Sally is fully under the spell of baby Jesus and will do his every bidding.

Individual Superlative: Lighten Up, Kid! – Seriously, Davey is a major downer through this whole thing, constantly telling everyone how he just doesn’t feel Christmas and always wearing a sad sack expression. I mean, I get that he ain’t feelin’ it, but maybe a little perspective and a little less self-pity would have helped.

Want to Watch it? Davey & Goliath: Christmas Lost and Found is available on VHS, DVD and YouTube.

The Boondocks: A Huey Freeman Christmas

Title

Debuted in 2005

21 minutes

Plot in 3 Sentences: Mr. Uberwitz gives Huey creative control over the Christmas pageant and Huey writes a new story called ‘The Adventures of Black Jesus.’ He fires all the kids for not being committed to the show and then brings on Quincy Jones to do the music. Although most of the parents boycott the show and Mr. Uberwitz loses his job for his decision, those who do see it give it a standing ovation.

Fun Fact: The Boondocks got its start as a comic strip that debuted on Hitlist.com and went on to be published in newspapers.

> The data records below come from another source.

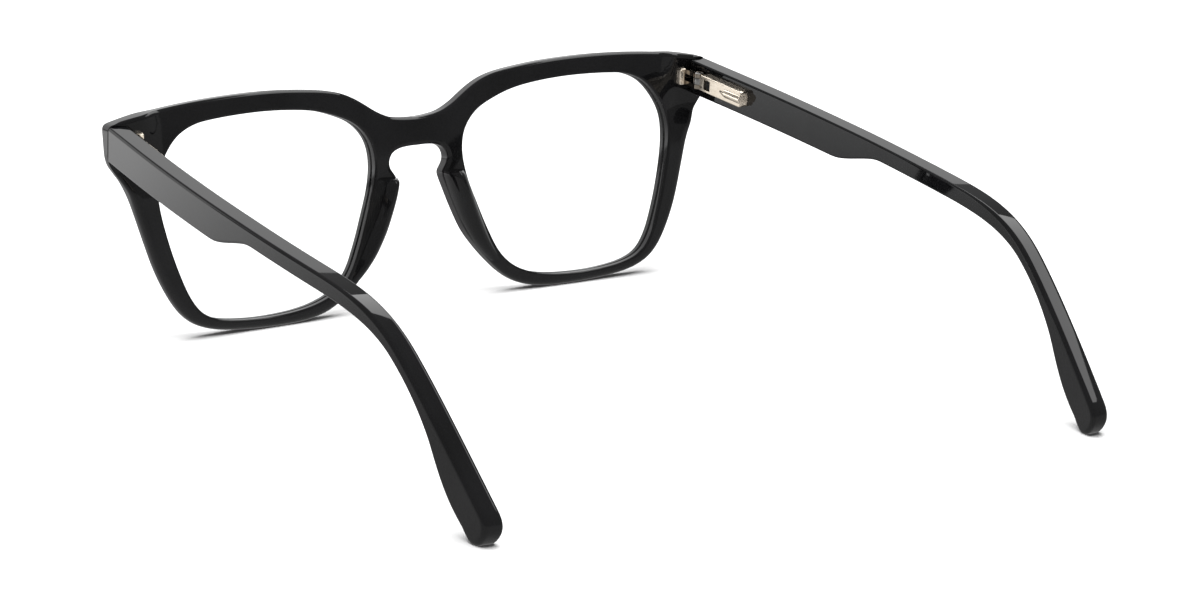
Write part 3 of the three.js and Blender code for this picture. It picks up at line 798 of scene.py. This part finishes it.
class Nodes:
    """A new material and short ways to add its nodes. Patterns follow the object's own coordinates."""

    def __init__(self, name):
        self.material = bpy.data.materials.new(name)
        self.material.use_nodes = True
        self.tree = self.material.node_tree
        self.shader = self.tree.nodes["Principled BSDF"]
        self.surface = self.tree.nodes["Material Output"].inputs["Surface"]
        self.place = self.add("ShaderNodeTexCoord").outputs["Object"]

    def add(self, kind, **values):
        """A node of that kind with its settings."""
        node = self.tree.nodes.new(kind)
        for key, value in values.items():
            setattr(node, key, value)
        return node

    def link(self, a, b):
        """Joins an output to an input."""
        self.tree.links.new(a, b)

    def noise(self, scale, detail, stretch=(1, 1, 1)):
        """Noise between 0 and 1, finer with a larger scale."""
        mapping = self.add("ShaderNodeMapping")
        mapping.inputs["Scale"].default_value = stretch
        self.link(self.place, mapping.inputs["Vector"])
        node = self.add("ShaderNodeTexNoise")
        node.inputs["Scale"].default_value = scale
        node.inputs["Detail"].default_value = detail
        self.link(mapping.outputs["Vector"], node.inputs["Vector"])
        return node.outputs["Fac"]

    def ramp(self, source, low, high):
        """A colour that runs from one (position, colour) to another."""
        node = self.add("ShaderNodeValToRGB")
        for element, (at, colour) in zip(node.color_ramp.elements, (low, high)):
            element.position = at
            element.color = (*colour, 1)
        self.link(source, node.inputs["Fac"])
        return node.outputs["Color"]

    def spread(self, source, low, high):
        """A number between low and high, from noise."""
        node = self.add("ShaderNodeMapRange")
        node.inputs["From Min"].default_value = 0.3
        node.inputs["From Max"].default_value = 0.7
        node.inputs["To Min"].default_value = low
        node.inputs["To Max"].default_value = high
        self.link(source, node.inputs["Value"])
        return node.outputs["Result"]

    def fade(self, source, start, end, low, high):
        """A number that goes smoothly from low at the start to high at the end."""
        node = self.add("ShaderNodeMapRange", interpolation_type="SMOOTHSTEP")
        values = {"From Min": start, "From Max": end, "To Min": low, "To Max": high}
        for socket, value in values.items():
            node.inputs[socket].default_value = value
        self.link(source, node.inputs["Value"])
        return node.outputs["Result"]

    def bump(self, source, strength, distance):
        """Relief on the shader's surface."""
        node = self.add("ShaderNodeBump")
        node.inputs["Strength"].default_value = strength
        node.inputs["Distance"].default_value = distance
        self.link(source, node.inputs["Height"])
        self.link(node.outputs["Normal"], self.shader.inputs["Normal"])


def acetate_material():
    """Polished black acetate."""
    n = Nodes("black_acetate")
    colour = n.ramp(n.noise(90, 4), (0.35, (0.0035, 0.0035, 0.0038)), (0.7, (0.006, 0.006, 0.0065)))
    n.link(colour, n.shader.inputs["Base Color"])
    n.link(n.spread(n.noise(420, 5), 0.015, 0.04), n.shader.inputs["Roughness"])
    n.shader.inputs["IOR"].default_value = 1.5
    n.bump(n.noise(60, 2), 0.02, 0.0001)
    return n.material


def metal_material(name, low, high, rough):
    """Metal between two colours, with fine streaks along the object's Y."""
    n = Nodes(name)
    n.link(n.ramp(n.noise(900, 3), (0.3, low), (0.75, high)), n.shader.inputs["Base Color"])
    n.link(n.spread(n.noise(2600, 3, (1, 0.12, 1)), rough * 0.7, rough * 1.4), n.shader.inputs["Roughness"])
    n.shader.inputs["Metallic"].default_value = 1.0
    n.bump(n.noise(3200, 2, (1, 0.1, 1)), 0.12, 0.00002)
    return n.material


def lens_material():
    """Clear plastic that only shows by its gloss, which grows where it is seen at a slant."""
    n = Nodes("clear_lens")
    n.tree.nodes.remove(n.shader)
    gloss = n.add("ShaderNodeBsdfGlossy")
    n.link(n.spread(n.noise(300, 2), 0.015, 0.03), gloss.inputs["Roughness"])
    through = n.add("ShaderNodeBsdfTransparent")
    tint = n.ramp(n.noise(60, 2), (0.3, (0.985, 0.99, 0.99)), (0.7, (0.995, 0.997, 0.997)))
    n.link(tint, through.inputs["Color"])
    facing = n.add("ShaderNodeLayerWeight")
    facing.inputs["Blend"].default_value = 0.5
    steep = n.add("ShaderNodeMath", operation="POWER")
    steep.inputs[1].default_value = 5
    share = n.add("ShaderNodeMapRange")
    share.inputs["To Min"].default_value = 0.018
    share.inputs["To Max"].default_value = 0.9
    n.link(facing.outputs["Facing"], steep.inputs[0])
    n.link(steep.outputs["Value"], share.inputs["Value"])
    mix = n.add("ShaderNodeMixShader")
    n.link(share.outputs["Result"], mix.inputs["Fac"])
    n.link(through.outputs["BSDF"], mix.inputs[1])
    n.link(gloss.outputs["BSDF"], mix.inputs[2])
    n.link(mix.outputs["Shader"], n.surface)
    return n.material


def paint(obj, material):
    """Gives the object that material alone."""
    obj.data.materials.clear()
    obj.data.materials.append(material)


# ---- the pieces -------------------------------------------------------------------------------------------

acetate = acetate_material()
pale_gold = metal_material("pale_gold", (0.88, 0.77, 0.63), (0.97, 0.87, 0.74), 0.2)
steel = metal_material("hinge_steel", (0.42, 0.41, 0.40), (0.56, 0.55, 0.53), 0.18)
# Painted shade: the leaf is the same gold as its pad, darkened to stand for the shade its arms lie in.
leaf_gold_painted_shade = metal_material("leaf_gold_painted_shade", (0.45, 0.39, 0.32), (0.55, 0.48, 0.40), 0.12)
# Painted shade: near-black steel for the plates that stand for the shadowed hollows in the housings' windows.
shadowed = metal_material("shadowed_steel", (0.03, 0.03, 0.03), (0.05, 0.05, 0.05), 0.3)
clear = lens_material()
SIDES = (("left", 1), ("right", -1))
TABLE_TOP = (Vector((0, 0, 0)), Vector((0, 0, -1)))


def stand_for(obj, node, body, material):
    paint(obj, material)
    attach(obj, body)
    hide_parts(node)


def make_acetate_and_lenses():
    """The front, the lenses, the nose pads and the temples, cut flat where they rest on the table."""
    front_acetate = make_front()
    cut(front_acetate, *TABLE_TOP)
    stand_for(front_acetate, "front", "front", acetate)
    for suffix, side in SIDES:
        lens = make_lens(f"lens_clear_{suffix}", side)
        stand_for(lens, f"lens_{suffix}", "front", clear)
        nose_pad = make_nose_pad(f"pad_{suffix}", side)
        stand_for(nose_pad, f"nose_pad_{suffix}", "front", acetate)
        arm = make_temple(f"temple_acetate_{suffix}", side)
        butt = on_hinge(side)(np.array([[0, -AXIS_SETBACK, 0]]))[0]
        cut(arm, Vector(butt * MM), Vector(-hinge_turn[:, 1] * np.array([side, 1, 1])))
        cut(arm, *TABLE_TOP)
        stand_for(arm, f"temple_{suffix}", f"temple_{suffix}", acetate)


def make_hinge(suffix, side):
    """The visible pieces of one sprung hinge."""
    leaf, housing = f"hinge_leaf_{suffix}", f"spring_housing_{suffix}"
    screw, slider, temple = f"hinge_screw_{suffix}", f"slider_{suffix}", f"temple_{suffix}"
    # The leaf wears the darkened gold, painted shade for its arms.
    stand_for(refined(f"leaf_{suffix}", leaf, LEAF_EDGE), leaf, "front", leaf_gold_painted_shade)
    stand_for(make_leaf_pad(f"leaf_pad_{suffix}", side), leaf, "front", pale_gold)
    stand_for(refined(f"screw_{suffix}", screw, SCREW_EDGE), screw, "front", steel)
    stand_for(make_housing(f"housing_{suffix}", side), housing, temple, pale_gold)
    stand_for(make_ridge(f"spring_barrel_{suffix}", side), housing, temple, pale_gold)
    # A near-black plate in the window, painted shade for the hollow there.
    stand_for(make_window_painted_shade(f"window_painted_shade_{suffix}", side), housing, temple, shadowed)
    stand_for(refined(f"knuckle_{suffix}", slider, KNUCKLE_EDGE), slider, slider, steel)


make_acetate_and_lenses()
for suffix, side in SIDES:
    make_hinge(suffix, side)
for node in frame["nodes"].values():
    if not node.hide_render:
        paint(node, steel)


# ---- table, backdrop and reflections, in metres -----------------------------------------------------------

TABLE_HALF = 6
WALL_RADIUS = 3.2
WALL_HEIGHT = 3.5
WALL_SIDES = 24


def staged(name, corners, faces, material):
    """A surface of the studio, which isn't part of the object. Its glow is never sampled as a lamp."""
    mesh = bpy.data.meshes.new(name)
    mesh.from_pydata(corners, [], faces)
    obj = bpy.data.objects.new(name, mesh)
    bpy.context.scene.collection.objects.link(obj)
    material.cycles.emission_sampling = "NONE"
    paint(obj, material)
    return obj


def make_table():
    """A pale table that glows more and more with distance, so that it ends in white."""
    n = Nodes("table_white")
    white = n.ramp(n.noise(3, 2), (0.3, (0.90, 0.90, 0.90)), (0.7, (0.92, 0.92, 0.92)))
    n.link(white, n.shader.inputs["Base Color"])
    n.shader.inputs["Roughness"].default_value = 0.9
    n.shader.inputs["Specular IOR Level"].default_value = 0.0
    far = n.add("ShaderNodeVectorMath", operation="LENGTH")
    n.link(n.place, far.inputs[0])
    n.shader.inputs["Emission Color"].default_value = (1, 1, 1, 1)
    glow = n.fade(far.outputs["Value"], 0.5, 2.0, 0.0, 0.95)
    n.link(glow, n.shader.inputs["Emission Strength"])
    h = TABLE_HALF
    table = staged("table", [(-h, -h, 0), (h, -h, 0), (h, h, 0), (-h, h, 0)], [(0, 1, 2, 3)], n.material)
    table.visible_glossy = False


def make_backdrop():
    """A white wall all round, which neither lights the pieces nor shows in their gloss."""
    n = Nodes("backdrop_white")
    n.tree.nodes.remove(n.shader)
    emission = n.add("ShaderNodeEmission")
    white = n.ramp(n.noise(0.6, 1), (0.2, (0.98, 0.98, 0.98)), (0.8, (1, 1, 1)))
    n.link(white, emission.inputs["Color"])
    n.link(emission.outputs["Emission"], n.surface)
    turns = [k * 2 * math.pi / WALL_SIDES for k in range(WALL_SIDES)]
    rim = [(WALL_RADIUS * math.cos(t), WALL_RADIUS * math.sin(t)) for t in turns]
    corners = [(x, y, z) for z in (0, WALL_HEIGHT) for x, y in rim]
    faces = []
    for k in range(WALL_SIDES):
        after = (k + 1) % WALL_SIDES
        faces.append((k, after, WALL_SIDES + after, WALL_SIDES + k))
    backdrop = staged("backdrop", corners, faces, n.material)
    backdrop.visible_glossy = backdrop.visible_diffuse = backdrop.visible_shadow = False


def make_card(name, corners, glow, centre=None, peak=0.0, reach=1.0):
    """A glowing card that only reflections see, brighter by peak at a centre and fading out over reach."""
    n = Nodes(name)
    n.tree.nodes.remove(n.shader)
    emission = n.add("ShaderNodeEmission")
    emission.inputs["Strength"].default_value = glow
    if centre is not None:
        distance = n.add("ShaderNodeVectorMath", operation="DISTANCE")
        distance.inputs[1].default_value = centre
        n.link(n.place, distance.inputs[0])
        brightness = n.fade(distance.outputs["Value"], 0.0, reach, glow + peak, glow)
        n.link(brightness, emission.inputs["Strength"])
    n.link(emission.outputs["Emission"], n.surface)
    card = staged(name, corners, [(0, 1, 2, 3)], n.material)
    card.visible_camera = card.visible_diffuse = card.visible_shadow = card.visible_transmission = False


make_table()
make_backdrop()
make_card("table_glow", [(-4, -4, 5e-5), (4, -4, 5e-5), (4, 4, 5e-5), (-4, 4, 5e-5)], 0.35,
          centre=(0.15, -0.26, 0), peak=0.95, reach=0.27)
make_card("front_glow", [(-2.4, -2, 0), (1.2, -2, 0), (1.2, -2, 1.1), (-2.4, -2, 1.1)], 0.85)
make_card("side_glow", [(-0.97, -1.1, 1), (-0.45, -1.1, 1), (-0.45, 0.45, 1), (-0.97, 0.45, 1)], 2.5)

# ---- light, in metres and watts ---------------------------------------------------------------------------

WORLD_STRENGTH = 0.2
METAL_LAMP_SIZE = 1.2
HINGES = Vector((0, -0.06, 0.04))


def make_world():
    """An even white surround."""
    world = bpy.data.worlds.new("studio")
    bpy.context.scene.world = world
    world.use_nodes = True
    background = world.node_tree.nodes["Background"]
    background.inputs["Color"].default_value = (1, 1, 1, 1)
    background.inputs["Strength"].default_value = WORLD_STRENGTH


def make_lamp(name, place, aim, size, power):
    """A square lamp that neither the camera nor reflections see."""
    data = bpy.data.lights.new(name, "AREA")
    data.shape = "RECTANGLE"
    data.size = data.size_y = size
    data.energy = power
    lamp = bpy.data.objects.new(name, data)
    lamp.location = place
    lamp.rotation_euler = (Vector(aim) - Vector(place)).to_track_quat("-Z", "Y").to_euler()
    lamp.visible_camera = lamp.visible_glossy = False
    bpy.context.scene.collection.objects.link(lamp)
    return lamp


def make_metal_lamp(name, direction, power, metal):
    """A lamp that only the metal reflects, and that only the metal blocks."""
    lamp = make_lamp(name, HINGES + Vector(direction), HINGES, METAL_LAMP_SIZE, power)
    lamp.visible_glossy = True
    lamp.visible_diffuse = False
    lamp.light_linking.receiver_collection = metal
    lamp.light_linking.blocker_collection = metal


make_world()
make_lamp("overhead", (0, 0, 1.2), (0, 0, 0), 1.6, 38)
metal = bpy.data.collections.new("metal")
for obj in bpy.context.scene.objects:
    if obj.type == "MESH" and obj.data.materials and obj.data.materials[0] in (pale_gold, steel):
        metal.objects.link(obj)
make_metal_lamp("metal_glow_front", (0.49, -0.83, -0.26), 11, metal)
make_metal_lamp("metal_glow_above", (-0.49, -0.83, 0.35), 12, metal)
make_metal_lamp("metal_glow_behind", (-0.4, 0.84, -0.37), 18, metal)

# ---- camera -----------------------------------------------------------------------------------------------

CAMERA_PLACE = (0.36272, 0.61324, 0.21141)
CAMERA_AZIMUTH, CAMERA_ELEVATION, CAMERA_ROLL = 30.707 * DEG, 15.292 * DEG, 0.31 * DEG
FOCAL_LENGTH = 117.83
SENSOR_WIDTH = 36


def make_camera():
    """The camera, looking down at the back of the frame from its left."""
    data = bpy.data.cameras.new("camera")
    data.sensor_width = SENSOR_WIDTH
    data.lens = FOCAL_LENGTH
    data.clip_start, data.clip_end = 0.01, 50
    camera = bpy.data.objects.new("camera", data)
    bpy.context.scene.collection.objects.link(camera)
    look = Vector((
        -math.sin(CAMERA_AZIMUTH) * math.cos(CAMERA_ELEVATION),
        -math.cos(CAMERA_AZIMUTH) * math.cos(CAMERA_ELEVATION),
        -math.sin(CAMERA_ELEVATION),
    ))
    right = Vector((-math.cos(CAMERA_AZIMUTH), math.sin(CAMERA_AZIMUTH), 0))
    up = right.cross(look)
    cos_roll, sin_roll = math.cos(CAMERA_ROLL), math.sin(CAMERA_ROLL)
    right, up = right * cos_roll + up * sin_roll, up * cos_roll - right * sin_roll
    turn = Matrix((right, up, -look)).transposed()
    camera.matrix_world = Matrix.Translation(CAMERA_PLACE) @ turn.to_4x4()
    bpy.context.scene.camera = camera
    bpy.context.scene.view_settings.view_transform = "Standard"


make_camera()
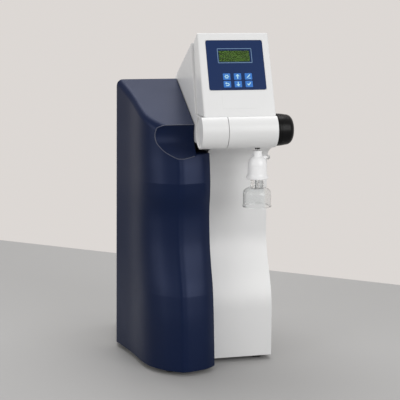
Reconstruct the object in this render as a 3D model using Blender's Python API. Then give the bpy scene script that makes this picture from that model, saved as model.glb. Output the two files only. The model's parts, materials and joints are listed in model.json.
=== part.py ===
# Ultrapure water system for a lab bench: a white housing with a swelling navy cartridge door on its left,
# a column with an S-shaped front, and a leaning control head whose barrel carries the dispense knob.
# The machine frame has +X to the user's right, +Y to the back and +Z up. Modelling starts from the foot of
# the column's front, and the frame is then moved so that its origin is under the middle of the machine.
from math import cos, pi, radians, sin, sqrt, tan

import bmesh
import bpy
from mathutils import Matrix, Vector

# Fits shared by many pieces
fit_gap = 0.0003
hinge_gap = 0.001
cut_past = 0.004
shell_wall = 0.003
thin_wall = 0.0025
round_steps = 26
small_steps = 16
smooth_angle = radians(32)
edge_angle = radians(70)

# Driving sizes of the machine
column_left = -0.0095
column_right = 0.109
column_depth = 0.1387
shell_bottom = 0.008
barrel_height = 0.447
head_floor_drop = 0.0275
head_floor = barrel_height - head_floor_drop
face_rise = 0.0245
face_foot = barrel_height + face_rise
head_height = 0.1465
head_top = face_foot + head_height
housing_drop = 0.0915
housing_top_front = head_top - housing_drop
housing_fall = 0.0215
housing_top_back = housing_top_front - housing_fall
housing_depth = 0.29
foot_height = 0.0097
housing_taper = 0.143
housing_corner = 0.02
housing_front = column_depth + 2 * fit_gap

# Cartridge door
door_left = -0.172
door_right = -0.011
door_back = 0.138
door_depth = 0.201
door_stand = 0.0025
door_back_top = housing_top_front + door_stand
door_fall = 0.076
door_front_top = door_back_top - door_fall
door_draft = 0.0085
door_top_round = 0.011
notch_drop = 0.047
door_notch_bottom = barrel_height - notch_drop
door_return = 0.052
door_plan_shares = [
    (0.0, 0.0), (0.118, 0.313), (0.224, 0.687), (0.373, 0.876), (0.565, 0.985),
    (0.634, 1.0), (0.72, 0.992), (0.894, 0.945), (1.0, 0.876),
]
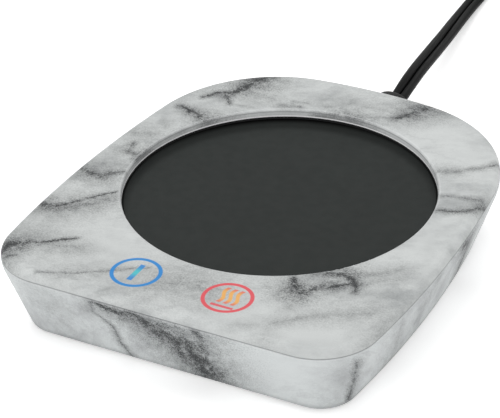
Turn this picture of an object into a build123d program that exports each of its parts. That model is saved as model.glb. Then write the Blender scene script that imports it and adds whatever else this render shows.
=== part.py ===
from build123d import *
import math
import os

# Electric mug warmer: a two-part moulded casing with a round heating plate sunk in its top, touch
# controls under the front of the cover, and a flat twin cord with a two-blade plug.
# Millimetres. +Z up, the touch controls at -Y and the cord at +Y. The origin is the middle of the
# casing's footprint, on the surface that the feet stand on.

# Casing outline, at the seam between cover and case. The lands are the cover's least widths
# beside, in front of and behind its round opening.
OPENING_R = 46.2
SIDE_LAND = 13.8
FRONT_LAND = 25.2
BACK_LAND = 19.0
WIDEST_AHEAD = 28.0  # the bowed sides are widest this far in front of the opening's axis
SIDE_BOW_R = 370.0
BACK_BOW_R = 163.0
FRONT_CORNER_R = 18.0
BACK_CORNER_R = 41.6
LEAST_R = 1.0
NEAR = 0.01  # edges this near a height or a radius are the ones that a fillet is meant for
PAST = 1.0  # how far a cut runs past the face that it opens

# Casing heights and walls
FOOT_PROUD = 1.0
CASE_HEIGHT = 24.6
COVER_RISE = 2.8
RIM_ROUND = 2.5
WALL_LAND = 1.6  # upright band of the wall just under the seam
BEND_ROUND = 6.0
TAPER_IN = 7.5
BASE_ROUND = 1.2
CASE_WALL = 2.0
CASE_FLOOR = 2.0
COVER_THICK = 2.2
SEAM_BREAK = 0.3
SKIRT_WALL = 1.2
SKIRT_FIT = 0.2
RIB_THICK = 1.4
RIB_DROP = 2.2
RIB_ANGLES = (12.0, 45.0, 75.0, 105.0, 135.0, 168.0, 192.0, 348.0)
FLOOR_RIB = 1.5
FLOOR_RING_IN = 7.0  # from the heat shield's posts

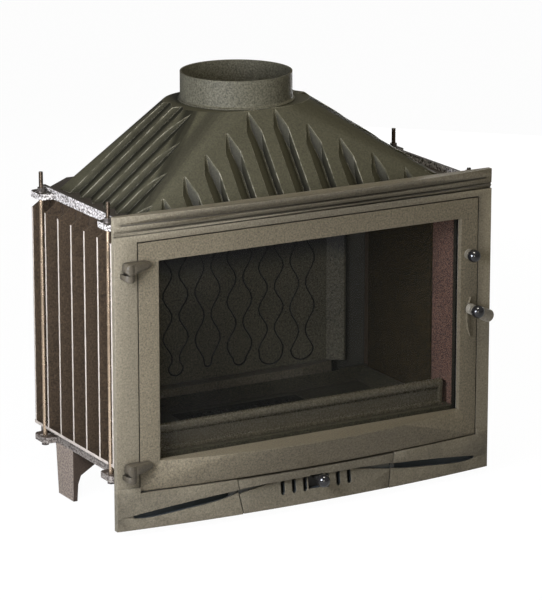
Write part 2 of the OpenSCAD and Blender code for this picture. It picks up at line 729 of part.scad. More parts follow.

My thoughts: The Boondocks ran for four seasons on Cartoon Network’s Adult Swim between the years of 2005 and 2014, telling the story of the Freeman family and their friends. The show is full of social commentary and satire, mostly relating to the experiences of an African American family living in a largely white neighborhood. There are some funny moments in this one and a good message about not compromising your artistic vision due to the prejudices and feelings of others, but overall, the show is dark and a little too angry and hostile for me. I know folks who love the show, though, and it was pretty well received by critics during its run, so I have to think that my issues are probably just mine. I was really expecting the play to crash and burn, so the fact that it turned out to be awesome was a welcome surprise. I was really rooting for things to turn out well for Huey, which is a testament to how well the character was represented, in my opinion.

Jazmine

Jazmine is preaching the gospel of Santa and she is feeling the spirit.

Santa vs Chair

Looks like Santa is the one who ‘better watch out.’

Riley's letter

I don’t imagine this is the usual sentiment for a letter to Santa.

Quincy Jones

Quincy Jones voices his own character.

Individual Superlative: Art Imitates Life – In the show’s postscript, it says that Mr. Uberwitz went on to become an African American studies professor at University of Maryland, which is where show creator Aaron McGruder went to school, where he majored in African American studies.